Leider zeigte sich am vergangenen Trailkurs, welch fatale Folgen eine fehlende Halfterführigkeit hat! Zwei ganz liebe Menschen besuchten mit ihren beiden Ponys meinen Trailkurs. Die Pferde waren sehr gelassen, allerdings zeigte sich schnell, dass einer der Wallache nicht halfterführig war. Er zog, schubste, rannte in den Menschen am Führseil rein und riss sich los. Und dies einzig und allein aus dem Grund, dass er keine Lust auf das hatte, was wir hier machten. Den Kurs überstanden wir ohne größere Zwischenfälle und ich legte der Besitzerin wärmstens ans Herz, mit ihrem Pferd daran zu arbeiten, denn wenn ein Pferd einmal gelernt hat, sich loszureißen, ist dies immer mehr als bescheiden, denn es wird immer wieder versuchen, sich so Situationen zu entziehen, auf die es gerade keine Lust hat oder die es überfordern. In der heutigen Zeit mit all den Straßen, Spaziergängern und Radfahrern absolut fatal!

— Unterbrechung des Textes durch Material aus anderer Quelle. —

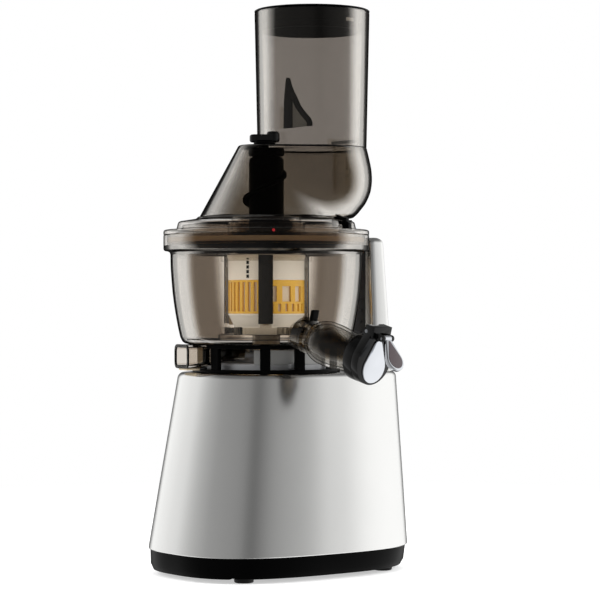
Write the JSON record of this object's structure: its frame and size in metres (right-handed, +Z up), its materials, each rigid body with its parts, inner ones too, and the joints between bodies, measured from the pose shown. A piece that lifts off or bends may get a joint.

Beim Verladen riss sich der 15-jährige Wallach erst einmal los, lief nur einige Meter und blieb dann stehen. Beim zweiten Mal jedoch war er dann ganz verschwunden. Wir selbst hatten davon leider nichts mitbekommen, doch schnell erreichte auch uns die Nachricht und der ganze Stall schwärmte aus – zu Fuß, mit Autos, Quads und zu Pferd. Nach ca. 45 Minuten erreichte uns die Nachricht, dass ein halterloses Pferd gesichtet wurde – zu diesem Zeitpunkt bereits 2,5-3,5 km vom Stall entfernt. Glücklicherweise war er zwei Reiterinnen begegnet, die kurzerhand die Verfolgung aufnahmen. Einmal gelang es ihnen, den Wallach einzufangen, doch er riss sich sofort wieder los und rannte weiter – Richtung Autobahn! Die Situation spitzte sich dramatisch zu und wurde immer brenzliger. Wir fuhren mit dem Auto zum gesendeten Live-Standort, doch leider fraß das Fahren auf den Straßen wertvolle Zeit und der Live-Standort der Reiterin, welche dem Wallach noch folgte, aktualisierte sich nicht regelmäßig, so dass wir immer wieder umdrehen mussten. Das Wildpferd von Diepersdorf lief zu der Zeit schon geraume Zeit direkt an der Autobahn entlang. Als uns die Polizei entgegenkam, hielten wir diese an und sie konnten uns per Eskorte direkt auf die Autobahn bringen. Denn dort war der Wallach inzwischen angelangt. Am Autobahnkreuz Nürnberg war er auf die Fahrbahn gelaufen – die mutige Reiterin folgte mit ihrem eigenen Pferd auch auf die Autobahn und versuchte verzweifelt, den Wallach einzufangen. Ein Autofahrer fuhr an dem Wallach vorbei und mit Rücksprache mit der Reiterin, trieb er ihr das Pferd mit dem Auto entgegen und – endlich – konnte der Wallach eingefangen werden! Als wir auf dem Parkplatz ankamen, zu dem uns die Polizei gelotst hatte – die Besitzerinnen waren zwischenzeitlich auch mit Hänger eingetroffen – baten wir sofort darum, das Pferd nicht mehr verladen zu müssen, sondern dies bei uns auf der Ranch zu machen. Die Angst, er könnte sich wieder losreißen, war einfach viel zu groß. Und so ritten Nina und ich zurück, gabelten unterwegs ihre Freundin Alex auf, deren Pferd das Tempo vom Ausreißer nicht mehr mithalten konnte und trafen nach knapp 2- 2,5 Stunden wieder heil auf der KL Flying Horse Ranch ein. Dort bat ich die Besitzerinnen, Auto und Hänger in die Reithalle zu fahren und ich verlud den Buben, der aufgrund der Erschöpfung anstandslos einstieg.

 

Nicht nur für die Besitzerinnen ein Horrortag, sondern auch für uns, denn was alles hätte passieren können, sickerte erst im Laufe des Abends langsam zu uns durch, als auch das letzte Adrenalin aus dem Körper verschwunden war.

 

An dieser Stelle noch einmal ein dickes Dankeschön an alle Helferinnen und Helfer, an die Polizei, welche so ruhig und besonnen reagierte, das THW, den helfenden Autofahrer, an unsere Einsteller, die ebenfalls ausschwärmten um zu suchen! Und ein ganz besonderer Dank geht an die beiden Reiterinnen, welche so selbstlos den Ausreißer verfolgt und schlussendlich einfangen konnten! DANKE DANKE DANKE!